Outros especialistas ouvidos por Extra Classe acreditam que o benefício dado as distribuidoras abre portas para que outras empresas do setor elétrico também queiram pleitear condições semelhantes, onerando ainda mais na ponta os consumidores.

Promessas da privatização quebradas

O setor elétrico nacional passou uma gigantesca transformação durante os dois mandatos de Fernando Henrique Cardoso (janeiro de 1995 – janeiro de 2003). O processo de privatização que começou exatamente pelas empresas de distribuição de energia hoje mostra previsões que não se concretizaram.

No lugar de maior concorrência, o que se verifica é a concentração em poucas empresas de energia que compraram as demais distribuidoras. É o caso da Companhia Paulista Força e Luz (CPFL), que expandiu sua área de distribuição do interior de São Paulo para 2/3 do Estado do Rio Grande do Sul, com a compra da AES Sul e RGE. A CPFL teve seu controle acionário adquirido pela State Grid Corporation of China.

Outro caso é a Enel Brasil. Criada em 2005, a holding, na realidade é o marco da gigante italiana do setor elétrico em suas aquisições no país. Hoje, após o pontapé inicial com a compra em leilão de privatização (1996) da Ampla, a Enel se tornou a maior empresa de energia do país.

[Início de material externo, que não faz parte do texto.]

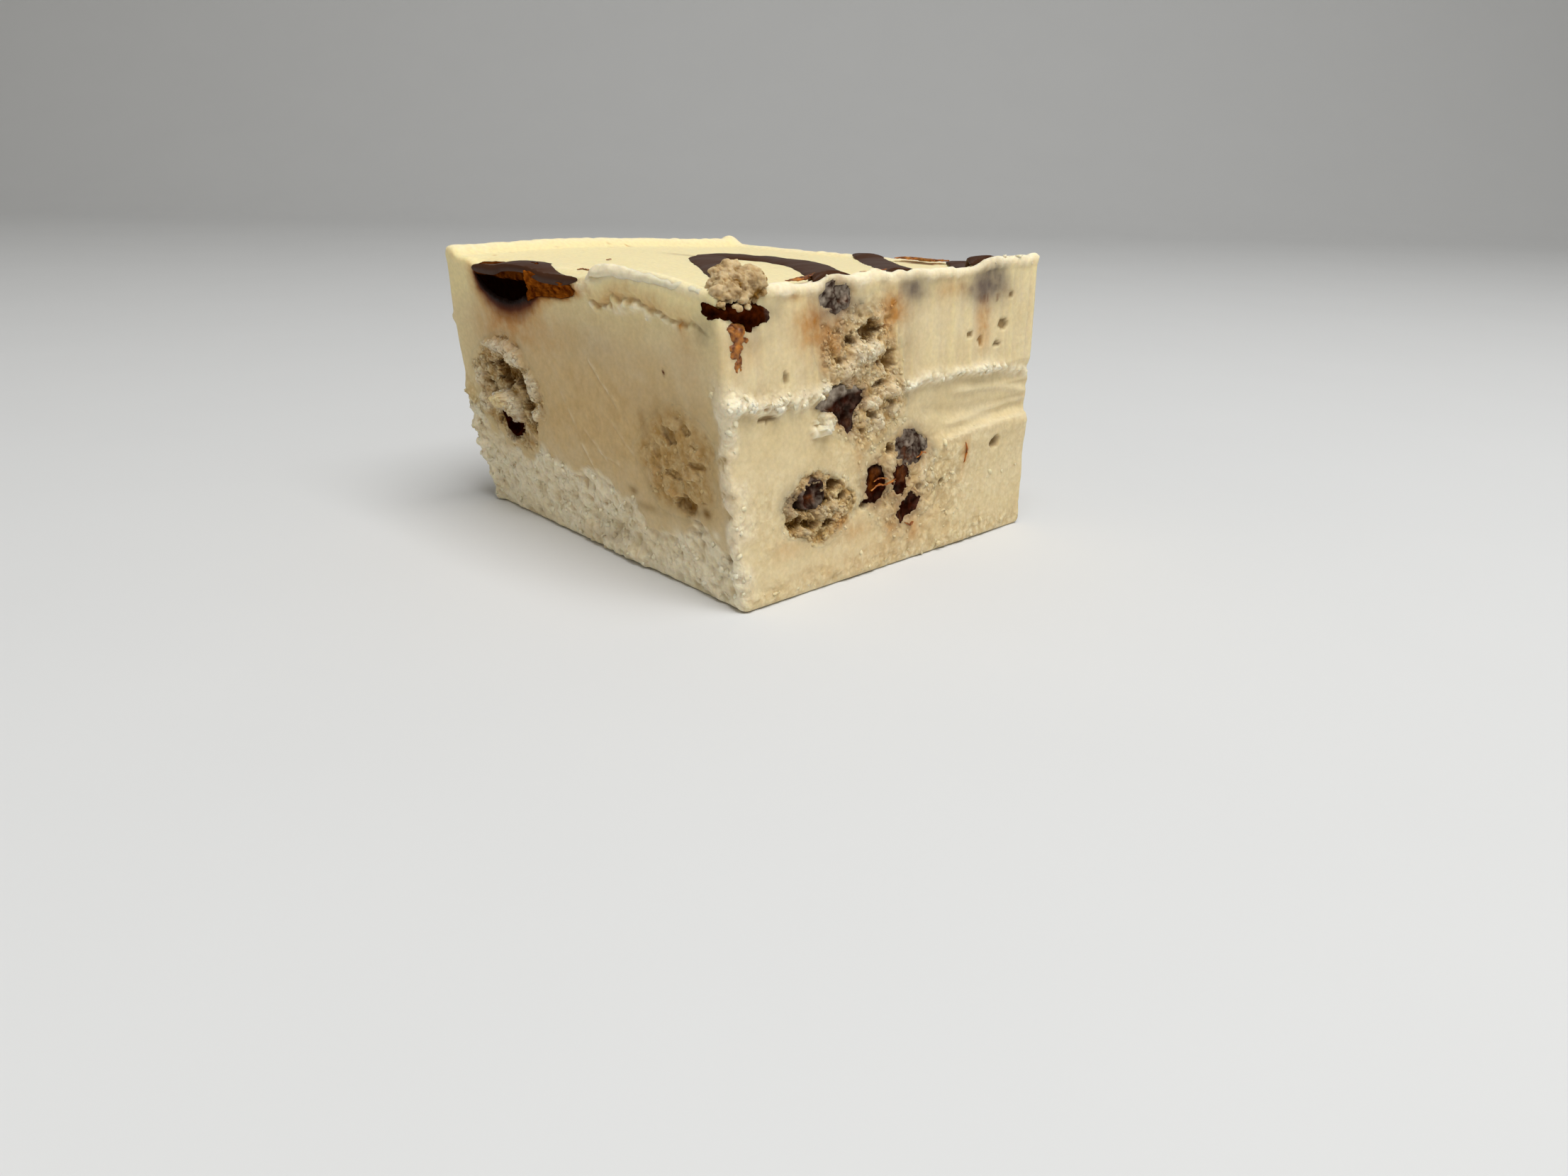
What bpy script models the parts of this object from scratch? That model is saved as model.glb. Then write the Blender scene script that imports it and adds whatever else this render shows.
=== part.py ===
"""Cookie dough fudge: one hand-cut square of pale fudge with a chocolate drizzle on top.

Lumps of cookie dough with chocolate chips lie in the fudge and show, cut through, at its
sides. Each lump is a solid of its own in a pocket of the fudge. The drizzle, the burrs that
the knife left, the crumbly base and the chips are relief of the solid that they belong to.

Run with: blender --background --python part.py
Frame: +Z up, origin at the middle of the base. -Y is the smooth front cut, +X the right cut.
"""

import itertools
import math

import bmesh
import bpy
import numpy as np

MM = 0.001

# Driving sizes, in millimetres. Box space runs from 0 to these at the left, front and base.
LENGTH = 55.0
DEPTH = 51.5
HEIGHT = 34.7
EDGE_RADIUS = 0.8
GRID_STEP = 2.1
SEAM_GAP = 0.3
SLIVER_WIDTH = 0.03

# Where the eight corners of the cut square really are, with its front right base corner at 0, 0.
# The knife leant, so the front face leans out towards its top and the right face leans in.
BASE_CORNERS = {"front left": (-56.0, 1.6), "front right": (0.0, 0.0),
                "back left": (-56.5, 45.5), "back right": (-1.5, 50.8)}
TOP_CORNERS = {"front left": (-54.5, -4.4), "front right": (-3.1, -2.0),
               "back left": (-56.3, 44.5), "back right": (-3.9, 52.5)}
LEFT_BELLY = 2.6
MIDDLE = (-29.588, 24.2)

# The poured top lies lower than the rims that the knife pulled up round it.
TOP_LEVEL = 34.05
TOP_REACH = 4.0
BACK_FALL = 1.05
LEFT_RIM = 1.1
BACK_RIM = 0.35
FRONT_CURL = 1.2
FRONT_DIP = 1.0

# The drizzle, as points along the middle of each line, from above: (from left, from front).
DRIZZLE_WIDTH = 4.2
DRIZZLE_HEIGHT = 0.4
DRIZZLE_DEPTH = 2.0
DRIZZLE_INSET = 0.35
DRIZZLE_LINES = (
    ((2.0, -4.0), (7.0, 0.6), (13.5, 2.6), (21.5, 1.9), (30.5, -3.0)),
    ((58.0, 1.0), (47.5, 8.9), (38.0, 15.4), (29.5, 20.9), (21.4, 26.4)),
    ((20.6, 25.8), (27.4, 30.2), (36.0, 28.8), (44.5, 23.8), (52.0, 18.6), (58.0, 14.2)),
    ((58.0, 24.4), (48.7, 32.6), (39.7, 40.6), (29.2, 50.2), (25.0, 54.0)),
    ((58.0, 39.0), (52.0, 44.2), (46.0, 49.4), (41.0, 54.0)),
)

# Lumps of cookie dough: face, centre on it (along, up), half sizes (along, up, inwards), seed.
DOUGH_LUMPS = {
    "dough_front_left": ("front", (10.4, 17.0), (7.9, 7.5, 6.0), 11),
    "dough_front_right": ("front", (45.4, 15.4), (6.8, 5.6, 4.5), 12),
    "dough_right_upper": ("right", (20.2, 24.2), (6.9, 7.4, 6.0), 13),
    "dough_right_lower": ("right", (12.7, 10.2), (5.2, 3.9, 4.5), 14),
    "dough_right_chips": ("right", (25.6, 10.9), (6.2, 6.1, 5.0), 15),
    "dough_back_upper": ("back", (17.5, 21.0), (7.4, 6.4, 5.5), 16),
    "dough_back_lower": ("back", (38.5, 11.5), (6.0, 4.6, 4.5), 17),
    "dough_left_middle": ("left", (19.0, 18.5), (6.6, 7.2, 5.5), 18),
}
# The crumb of dough on the front top corner, over the chip that it holds: the centre in box
# space, the half sizes and the seed of each ball that makes it up.
CORNER_BALLS = (((53.6, 4.9, 35.2), (2.2, 2.4, 2.1), 19), ((53.8, 2.6, 34.6), (1.9, 2.0, 2.0), 20),
                ((52.9, 3.6, 36.0), (1.6, 1.7, 1.5), 21), ((53.6, 4.2, 32.4), (2.1, 3.2, 1.8), 22),
                ((54.4, 2.6, 29.8), (0.8, 0.9, 1.6), 23))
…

Da concessão para distribuir energia em 66 municípios do Estado do Rio de Janeiro, hoje a empresa está presente no Rio de Janeiro, Ceará, Goiás e em São Paulo. Com a compra da AES Eletropaulo, a holding passou a atender mais de 17 milhões de unidades consumidoras e concentrar 20% de participação no mercado.

Outras promessas que não foram cumpridas estão relacionadas ao preço da energia que, ao invés de baixar hoje é o dobro do que antes e em dólares; à  qualidade no fornecimento, que não apresentou maiores alterações; e ao alívio para os cofres públicos. “Agora pegam dinheiro do Bndes e transferem os boletos para nós. Também quero emprestado assim, pego o dinheiro e tu paga”, diz o ex-professor da PUC/RS.